Nope. I was wrong again. I can only shudder at the photos and the memory of my experience and think that the amount of other people's urine was pretty well tied between what was on the seat and what was on the floor. Just a shame that the previous squatting girls were unable to hit the target.
I exit the loo with a somewhat shocked look on my face to be greeted by a worried looking boyfriend that had heard numerous girls coming out disgusted with the state of the toilets. Turns out if I had of been much longer he was about to bound in a take me to the spotless male loos.
Friday, 20 May 2011
Marquess of Anglesey - Covent Garden
Forgive me for the major tourist hotspot.
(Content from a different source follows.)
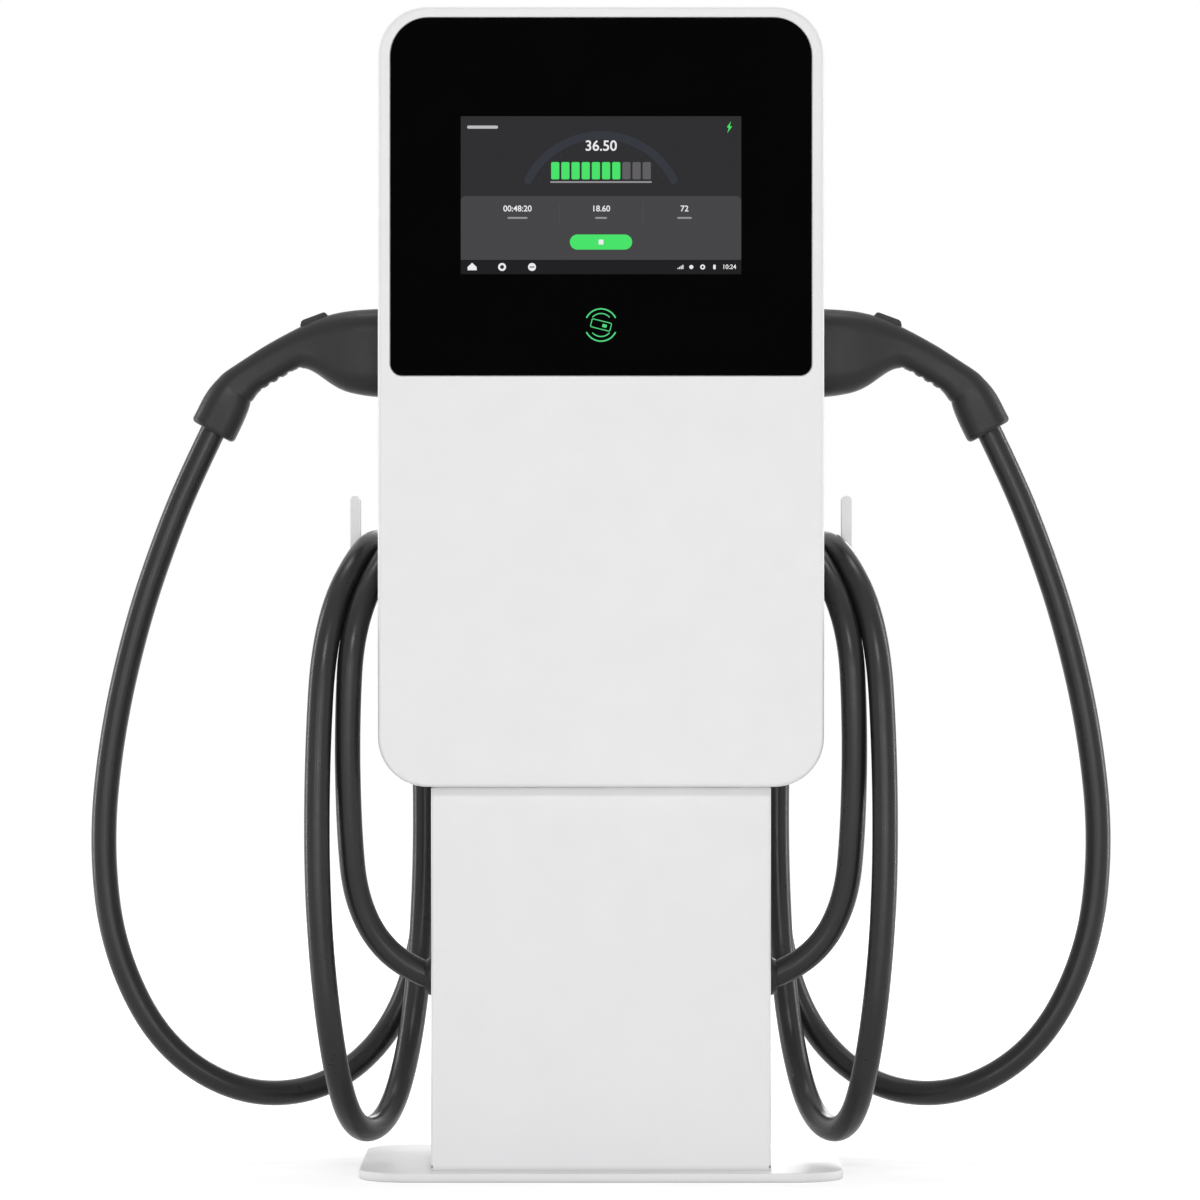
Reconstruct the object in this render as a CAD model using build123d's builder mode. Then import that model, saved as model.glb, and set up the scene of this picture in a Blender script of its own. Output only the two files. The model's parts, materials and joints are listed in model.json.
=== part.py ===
"""EV charging post: a free-standing direct-current charger with a cabled connector on each side.

Frame: +Z up, the front faces -Y, origin at the middle of the base plate's underside.
Left pieces lie towards -X, and each right piece is the left one's mirror image.
"""

import os
from math import cos, pi, radians, sin, tan

from build123d import *

os.makedirs("parts", exist_ok=True)

# ---------------------------------------------------------------- driving dimensions, mm
SEAT_GAP = 0.2  # gap of a piece slid into its seat

plate_width = 537
plate_depth = 350
plate_thickness = 10
plate_corner = 55
plate_edge = 1.5
anchor_pitch_x = 240
anchor_pitch_y = 110
anchor_hole_r = 8
conduit_r = 45

column_width = 376
column_depth = 220
column_front = -140
column_sheet = 2
column_bend = 3
column_top_gap = 2  # shadow gap under the head
column_flange = 18

foot_angle = 34
foot_angle_thickness = 4
foot_bolt_r = 4

head_width = 492
head_height = 860
head_bottom = 435
head_corner = 55
cover_front = -165
cover_depth = 44
cover_wall = 3
cover_edge = 4
window_edge = 1.6  # rounding round the glass

glass_width = 464
glass_height = 394
glass_top_corner = 42
glass_bottom_corner = 13
glass_thickness = 4
glass_sink = 0.5  # the glass lies this far behind the cover's face
glass_rim = 12.5  # white rim above the glass
glass_gap = 0.6
ledge_width = 18
gasket_width = 8
gasket_thickness = 1

screen_width = 309
screen_height = 174
display_border = 9
display_thickness = 10
reader_height = 62
reader_margin = 24  # from the glass's lower edge up to the reader's board
reader_gap = 15  # from the reader's board up to the display
boss_below = 90.5  # from the display's middle down to the screws that flank its bracket
boss_above = 139.5

body_width = 396
body_depth = 216
body_wall = 2.5
body_corner = 22
body_top_inset = 12  # the body's top lies this far under the cover's top
body_gap = 0.3  # between the cover's rim and the body's front

panel_margin = 12  # the rear panel stays this far inside the body's edge
panel_sheet = 2
panel_lip = 16

grille_width = 290
grille_height = 150
grille_depth = 9
grille_border = 11
louvre_pitch = 11
louvre_thickness = 1.6
louvre_tilt = 35

fan_size = 120
fan_depth = 38
fan_wall = 3  # the frame's thinnest wall round its duct
fan_spacing = 12  # gap between the two frames
fan_screw_inset = 7.5
blade_play = 3.5  # between the blades' tips and the duct
fan_screw_r = 2.1
fan_screw_head = 1.4
fan_hub_r = 20
fan_blades = 7
shaft_r = 2.5
shaft_play = 0.05

holster_z = 920
holster_y = 0
holster_reach = 26  # how far the mouth stands out from the body's wall
holster_inner = 44
holster_play = 0.8
connector_stand = 30  # the mouth of the connector's shell stands this far out from the body's side
nose_reach = 30  # and the tip of its nose this far in

hook_z = 688  # top of the arm's crown
hook_reach = 73.5  # from the body's side to the upright: room for two cables side by side
hook_upright = 11
hook_upright_top = 758.5
hook_width = 30
hook_crown = 50
hook_arm = 6

cable_diameter = 28.5
cable_r = cable_diameter / 2
collar_play = 1  # dark ring round the cable where it enters its connector

# Route of the left cable, from its gland to its connector: up in front, over the hook,
# down behind the head, up again as a hanging loop, over the hook, and round to the connector.
CABLE_ROUTE = [
    (-94, -108, 214),
    (-124, -108, 214),
    (-184, -109, 218),
    (-241, -114, 250),
    (-272, -124, 308),
    (-279, -135, 388),
    (-281, -144, 500),
    (-275, -147, 618),
    (-234, -62, 704),
    (-213, 50, 704),
    (-215, 128, 618),
    (-202, 130, 470),
    (-203, 129, 290),
    (-217, 125, 138),
    (-241, 48, 46),
    (-277, -64, 44),
    (-297, -144, 134),
    (-313, -154, 290),
    (-314, -155, 455),
    (-305, -150, 616),
    (-264, -60, 706),
    (-240, 75, 706),
    (-224, 168, 618),
    (-200, 174, 450),
    (-199, 175, 285),
    (-230, 153, 157),
    (-304, 95, 84),
    (-402, 45, 75),
    (-496, 24, 132),
    (-552, 16, 242),
    (-566, 12, 365),
    (-553, 8, 492),
    (-525, 4, 614),
    (-491, 2, 714),
    (-461, 0, 786),
    (-427.9, 0, 853.3),
]

latch_width = 12
latch_slot = 14
pin_r = 2
pin_play = 0.05
shell_wall = 3

# ---------------------------------------------------------------- derived places
column_back = column_front + column_depth
column_middle = (column_front + column_back) / 2
column_half = column_width / 2
column_bottom = plate_thickness
column_top = head_bottom - column_top_gap
column_height = column_top - column_bottom

head_top = head_bottom + head_height
head_middle = (head_bottom + head_top) / 2
cover_back = cover_front + cover_depth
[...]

You can't always chose where you go and this was one of those.
A well decorated cosy pub that at first made me feel welcome and at home. Different seating areas with tables, stools and sofa seats was a bonus and something some central pubs forget to think about.
However, an hour in and the bad experiences all seem to come at once. Firstly a trip to the much dreaded toilet. And dreaded is unfortunately the right word in this case. You are lead on a long trip down steep stairs, no easy thing in heels - ladies beware! And then before I even enter the toilets I think the state of the door was warning enough.
I was amazed at how a toilet fit into such a small space because I definitely didn't fit in there with that and a door that opened into the cubicle. I was also pretty disturbed by the scratched and graffitied walls. How much is a pot of Dulux nowadays anyway?
And then much to my shock there is the sink and some handwash in the cubicle with you stopping the door opening enough for the skinniest of ladies. At least it's somewhere to rest your chin while you are hovering over an unclean toilet with a seat that is clinging on for dear life!
On return to my table someone came over to the table with the bill claiming that I had to leave if I wasn't eating food - charmed I'm sure! But also, I know I should have expected this considering the location but £3.50 for a pint of lemonade! Well, won't be affording another one of them any time soon, I may as well have had a pint at £4 something! Lesson learned!